Why did you bring me on top of Posillipo if you don't love me anymore?

Clinging to a tree precariously…

Swept away by an unusual destiny…

What happened between my father and your mother?

This is the Italian title (of_shit) of a delightful '72 film by Billy Wilder shot entirely in Italy. To think that the original title is Avanti! (you already have the Italian title… why complicate things?) Oh well.

Wendell Armbruster Jr. (Jack Lemmon), heir to a Baltimore magnate with interests in industry and extraction, arrives in Ischia on a Saturday to retrieve his father’s body after he died in a car accident. The father, known at home for his impeccable reputation, had spent four weeks a year in Ischia for over a decade, secretly having a relationship with an English woman who also died in the accident. Armbruster Jr. meets Pamela Piggott (Juliet Mills), daughter of the father's lover, also in Ischia for her mother's funeral…

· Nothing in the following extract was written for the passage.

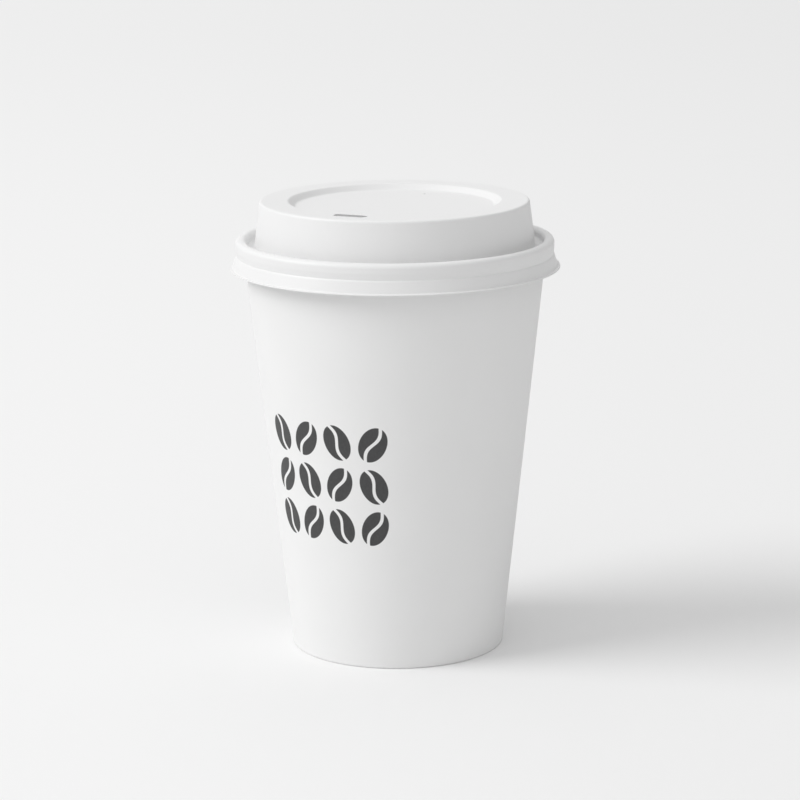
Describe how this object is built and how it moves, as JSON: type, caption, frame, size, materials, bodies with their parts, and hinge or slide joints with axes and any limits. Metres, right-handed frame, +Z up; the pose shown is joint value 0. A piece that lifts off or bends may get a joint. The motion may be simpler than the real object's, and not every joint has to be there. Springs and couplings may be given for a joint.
{
  "type": "paper coffee cup",
  "caption": "Tapered single-wall paper cup with rolled brim, lapped side seam and folded foot, closed by a push-fit moulded lid with a sunk panel and a sip hole.",
  "frame": {"origin": "centre of the foot, on the plane that the cup stands on", "axes": "+Z up along the cup's axis, -Y towards the side with the sip hole, side seam near +Y"},
  "size_m": [0.0946, 0.0946, 0.1304],
  "materials": {
    "cup_board": "matte, clay-coated white board",
    "lid_sheet": "satin white moulded sheet"
  },
  "bodies": {
    "cup": {"cup_wall": "cup_board", "cup_bottom": "cup_board"},
    "lid": {"lid": "lid_sheet"}
  },
  "joints": [
    {"name": "lid_lift", "type": "slide", "parent": "cup", "child": "lid", "axis": [0, 0, 1], "range_m": [0, 0.06]}
  ]
}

This is the start of this river-comedy (140 minutes!) full of inventions, gags, characters, situations, unexpected events, plot twists, and the devil may take it. A dream natural setting: Ischia, the sea, Vesuvius, the Hotel Excelsior, Italy of the early 70s shown through its characters, overly caricatured, exaggerated, but intentionally so, an exaggeration designed for easy laughs, sometimes coarse, and here we see the influence of Italian comedy that inevitably contaminated this stars/stripes film, if only for the imposing array of supporting characters who give color and structure to a film with a frenetic and syncopated rhythm.

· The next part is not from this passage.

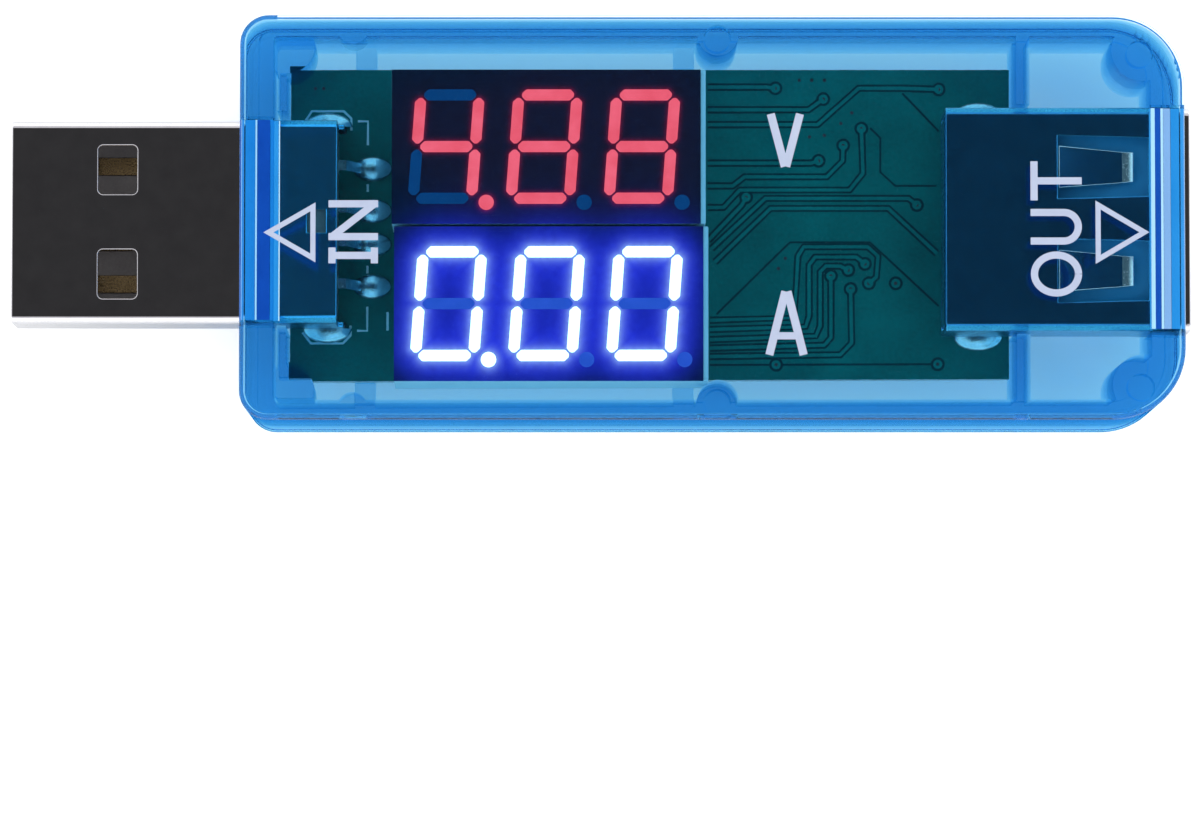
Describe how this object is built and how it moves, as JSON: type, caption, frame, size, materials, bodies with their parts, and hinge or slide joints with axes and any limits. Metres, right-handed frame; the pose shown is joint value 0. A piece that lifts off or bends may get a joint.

There are many elements that characterize the film (i.e. stuff you find from chock-full of onwards a few lines above). Like the Trotta family’s white Fiat 500, speeding frantically around Ischia’s hairpin turns. The 17 types of pasta, the orchestra, Jack Lemmon's socks, the Italian romance, land of love, good food, music, and sunshine… these details capture my attention because they represent the essence of a film certainly well interpreted by an extraordinary Jack Lemmon as usual and a great Juliet Mills, here at her peak. However, in brief, the setting is up to par with the main dish and perhaps even better. Extravagant and over-the-top characters, sometimes unforgettable, above all a young Pippo Franco (yes, you’ve got it right) as Matarazzo, a funereal municipal employee. The sequence of signing the forms to repatriate the corpses is anthology material, belly-laugh inducing, leaving you impressed by the talent of the young Pippo, a natural-born comedian.

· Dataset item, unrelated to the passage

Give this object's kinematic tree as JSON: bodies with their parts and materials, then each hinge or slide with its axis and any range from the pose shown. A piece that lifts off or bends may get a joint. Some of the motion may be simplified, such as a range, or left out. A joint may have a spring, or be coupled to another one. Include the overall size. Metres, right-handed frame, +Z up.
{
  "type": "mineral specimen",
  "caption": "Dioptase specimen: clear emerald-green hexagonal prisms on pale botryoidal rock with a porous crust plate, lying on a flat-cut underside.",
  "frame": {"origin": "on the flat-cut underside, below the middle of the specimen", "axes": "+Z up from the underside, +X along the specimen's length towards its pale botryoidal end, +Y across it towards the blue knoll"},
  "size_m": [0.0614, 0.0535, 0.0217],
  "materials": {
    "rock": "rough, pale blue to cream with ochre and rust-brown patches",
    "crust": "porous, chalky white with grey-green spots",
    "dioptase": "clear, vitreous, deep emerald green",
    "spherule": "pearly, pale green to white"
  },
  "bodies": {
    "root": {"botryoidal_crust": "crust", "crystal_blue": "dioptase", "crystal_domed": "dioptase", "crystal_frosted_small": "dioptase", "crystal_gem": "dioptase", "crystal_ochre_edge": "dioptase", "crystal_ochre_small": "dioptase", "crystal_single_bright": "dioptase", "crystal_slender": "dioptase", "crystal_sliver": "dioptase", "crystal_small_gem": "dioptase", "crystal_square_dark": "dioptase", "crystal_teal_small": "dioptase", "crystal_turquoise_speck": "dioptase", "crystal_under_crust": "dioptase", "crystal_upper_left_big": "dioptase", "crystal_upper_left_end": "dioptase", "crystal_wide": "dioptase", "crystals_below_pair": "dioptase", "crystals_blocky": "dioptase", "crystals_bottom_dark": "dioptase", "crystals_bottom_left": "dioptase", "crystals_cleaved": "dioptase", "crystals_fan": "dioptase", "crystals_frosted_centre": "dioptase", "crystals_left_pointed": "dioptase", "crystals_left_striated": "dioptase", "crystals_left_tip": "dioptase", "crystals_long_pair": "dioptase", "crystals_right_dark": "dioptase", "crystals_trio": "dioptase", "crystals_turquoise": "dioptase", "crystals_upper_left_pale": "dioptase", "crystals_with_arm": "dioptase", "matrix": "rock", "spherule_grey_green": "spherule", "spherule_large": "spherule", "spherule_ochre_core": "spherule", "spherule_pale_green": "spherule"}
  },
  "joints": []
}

Then there’s Antonio Faà di Bruno the duke-count of Fantozzi at the casino (stop touching my ass!) who here is the hotel concierge; it’s odd seeing a duc-count-lupmann-son-of-a-bitch in the role of a subordinate but there you go. The director Carlo Carlucci (Clive Revill) left me puzzled. In the film, he plays an Italian but he isn’t Italian, and when he speaks Italian his British accent is evident. For Italians, this is certainly disorientating, jarring, out of place but Wilder decided so; it seems that for the director’s role Mastroianni was proposed, then Nino Manfredi and Romolo Valli were considered but they were rejected fearing their Italian accent would have been too strong for the American audience… this doesn’t sit well… in my imagination I like to think Nino (my god of actors) was rejected because otherwise, he would have overshadowed Lemmon or at least often would have "gone above" him. No, I'm not kidding… ah then there’s the blackmailing waiter Bruno, Gianfranco Barra, one of the greatest character actors ever, check out his resume. Then there’s Senza Fine by Gino Paoli, the central theme of the film. What else to say? Consider I haven’t even spoiled half of what you’ll find in this very-long movie. Ah, it's also strange to see Mills’ full nudity in a Wilder film but we’re in ‘72 during the push towards freedom in customs. Luckily 50 years later we've returned to new-middle ages, censorship, finally!

May I come in?

Avanti!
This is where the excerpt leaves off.